基金Project supported by the Chinese Academy of Engi- neering, the National Natural Science Foundation of China (No. L1522023), the National Basic Research Program (973) of China (No. 2015CB351703), and the National Key Research and Development Plan (Nos. 2016YFB1001004 and 2016YFB1000903)
文摘The long-term goal of artificial intelligence (AI) is to make machines learn and think like human beings. Due to the high levels of uncertainty and vulnerability in human life and the open-ended nature of problems that humans are facing, no matter how intelligent machines are, they are unable to completely replace humans. Therefore, it is necessary to introduce human cognitive capabilities or human-like cognitive models into AI systems to develop a new form of AI, that is, hybrid-augmented intelligence. This form of AI or machine intelligence is a feasible and important developing model.

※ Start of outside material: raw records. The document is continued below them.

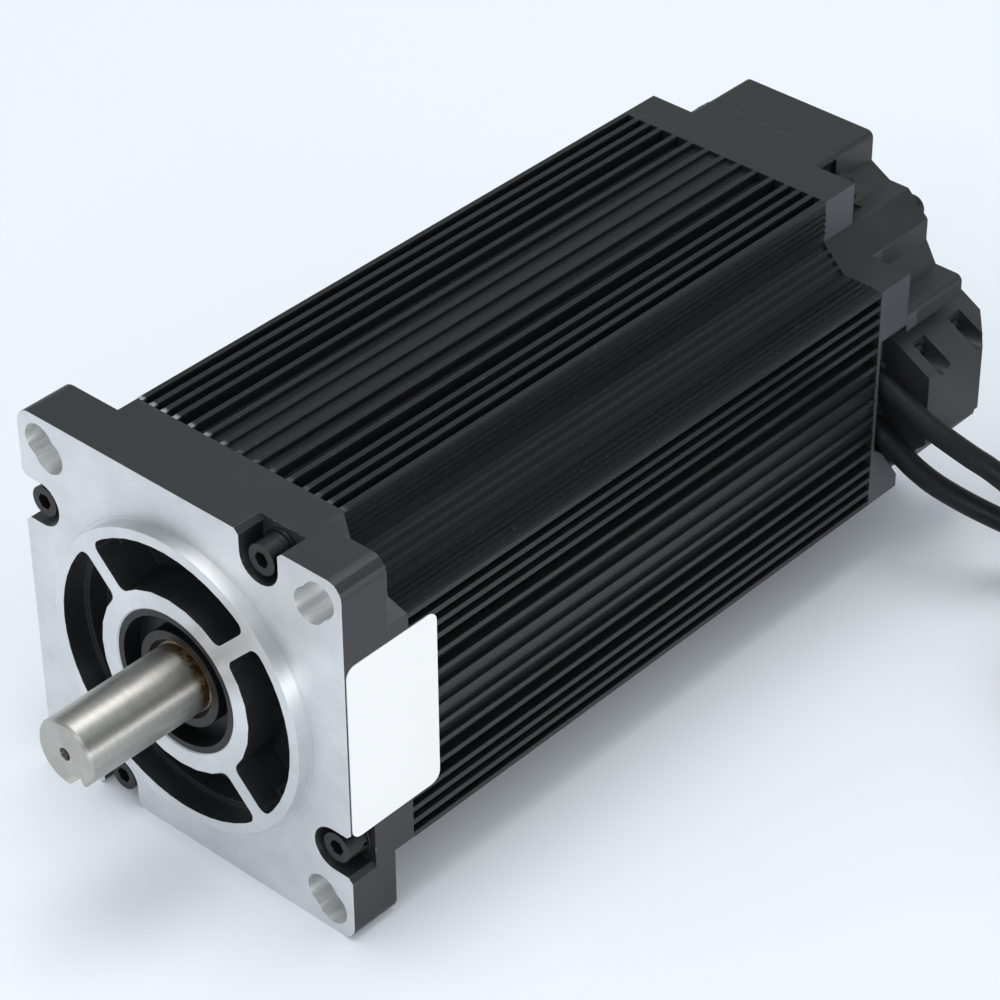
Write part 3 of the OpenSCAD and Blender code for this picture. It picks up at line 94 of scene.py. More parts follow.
class Graph:
    """Short calls for building one material's nodes. Places are in millimetres."""

    def __init__(self, name):
        self.mat = bpy.data.materials.new(name)
        self.mat.use_nodes = True
        self.tree = self.mat.node_tree
        self.tree.nodes.clear()
        self.out = self.add("ShaderNodeOutputMaterial")
        coords = self.add("ShaderNodeTexCoord")
        scale = self.add("ShaderNodeVectorMath", operation="SCALE")
        self.link(coords.outputs["Object"], scale.inputs[0])
        scale.inputs["Scale"].default_value = 1 / MM
        self.pos = scale.outputs[0]
        split = self.add("ShaderNodeSeparateXYZ")
        self.link(self.pos, split.inputs[0])
        self.x, self.y, self.z = split.outputs
        facing = self.add("ShaderNodeSeparateXYZ")
        self.link(coords.outputs["Normal"], facing.inputs[0])
        self.nx, self.ny, _ = facing.outputs

    def add(self, kind, **settings):
        node = self.tree.nodes.new(kind)
        for key, value in settings.items():
            setattr(node, key, value)
        return node

    def link(self, a, b):
        self.tree.links.new(a, b)

    def put(self, value, socket):
        if isinstance(value, bpy.types.NodeSocket):
            self.link(value, socket)
        elif isinstance(value, (tuple, list)) and socket.type == "RGBA":
            socket.default_value = (*value[:3], 1)
        else:
            socket.default_value = value

    def math(self, op, a, b=0.0, clamp=False):
        node = self.add("ShaderNodeMath", operation=op, use_clamp=clamp)
        for value, socket in zip((a, b), node.inputs):
            self.put(value, socket)
        return node.outputs[0]

    def plus(self, a, b):
        return self.math("ADD", a, b)

    def minus(self, a, b):
        return self.math("SUBTRACT", a, b)

    def size(self, a):
        return self.math("ABSOLUTE", a)

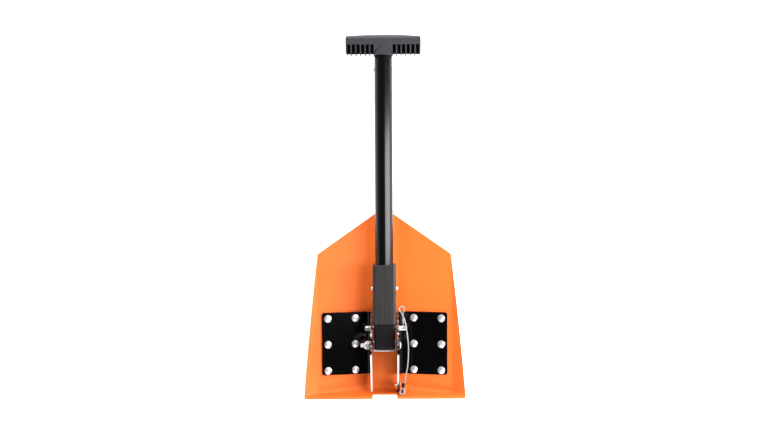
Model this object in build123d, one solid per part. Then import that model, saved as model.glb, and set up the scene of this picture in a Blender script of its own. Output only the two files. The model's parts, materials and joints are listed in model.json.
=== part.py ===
from build123d import *
from math import asin, cos, pi, radians, sin, tan
import os

# Folding camp shovel, folded and lying on its back.
# Millimetres: X right, Y towards the grip, Z up from the floor.

# Blade: a folded steel tray, its tip towards +Y and its shoulder lip at -Y.
SHEET = 2.0
FLOOR_HALF = 25.0
CREASE_X = 118.5
WING_SLOPE = 10.5
FLANGE_SLOPE = 30.0
CORNER = (117.2, -61.2)
SHOULDER = (142.0, -315.4)
APEX_Y = 20.0
SIDE_BOW = 1.2
LIP_ROOT_Y = -302.0
LIP_ANGLE = 73.0
LIP_TOP = 32.4
HEM_DEPTH = 8.0
LIP_BEND = 8.0
NOTCH_HALF = 21.4
NOTCH_Z = 22.5
NOTCH_FLARE = 2.6

# Brackets: black plates riveted to the wings, bent up into two hinge ears.
PLATE = 3.0
EAR_IN = 21.6
EAR_OUT = EAR_IN + PLATE
BEND_IN = 9.5
RELIEF_Z = 13.6
PLATE_EDGE_X = 110.4
PLATE_TOP_Y = -164.8
PLATE_LOW_Y = -275.8
BEND_EDGE_X = 35.0
CROWN_R = 38.0
RIVET_X = (52.3, 100.4)
RIVET_Y = (-175.4, -221.4, -267.8)
RIVET_HEAD_R = 6.5
RIVET_R = 2.5

# Hinge: an M8 bolt across both ears.
PIVOT = (-218.0, 44.0)
BOLT_R = 4.0
LOCK_R = 4.42
LOCK_RADIUS = 29.8
STOW = (-192.5, 19.3)
BUSH_BORE = 4.06
BUSH_R = 5.6
THRUST_IN = 19.45

# Lock pin, parked in the stow holes.
PIN_R = 4.35
PIN_ENDS = (-34.5, 37.5)
PIN_HOLE_X = 34.2

# Handle: block, receiver, tube and grip along Y at the pivot's height.
AXIS_Z = PIVOT[1]
BLOCK_HALF = 18.2
BLOCK_END_Y = -224.2
STRAP = 2.7
STRAP_LEG = 1.1
STRAP_REACH = 10.0
RECEIVER_HALF = 20.0
RECEIVER_Y = (-178.4, -77.0)
TUBE_R = 15.5
TUBE_IN = 13.9
TUBE_Y = (-151.0, 296.0)
INSERT_IN = 11.9
INSERT_Y = (241.0, 295.5)
GRIP_HALF = 63.8
GRIP_TOP = 315.4
GRIP_BAND_Y = 298.2
GRIP_LOW_Y = 281.5
GRIP_CROWN = 3.0
GRIP_WEB = 2.6
SLOT_PITCH = 7.85
SLOT_HALF = 2.8
GRIP_HALF_DEPTH = 17.0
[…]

Hybrid-augmented intelligence can be divided into two basic models: one is human-in-the-loop augmented intelligence with human-computer collaboration, and the other is cognitive computing based augmented intelligence, in which a cognitive model is embedded in the machine learning system. This survey describes a basic framework for human-computer collaborative hybrid-augmented intelligence, and the basic elements of hybrid-augmented intelligence based on cognitive computing. These elements include intuitive reasoning, causal models, evolution of memory and knowledge, especially the role and basic principles of intuitive reasoning for complex problem solving, and the cognitive learning framework for visual scene understanding based on memory and reasoning. Several typical applications of hybrid-augmented intelligence in related fields are given.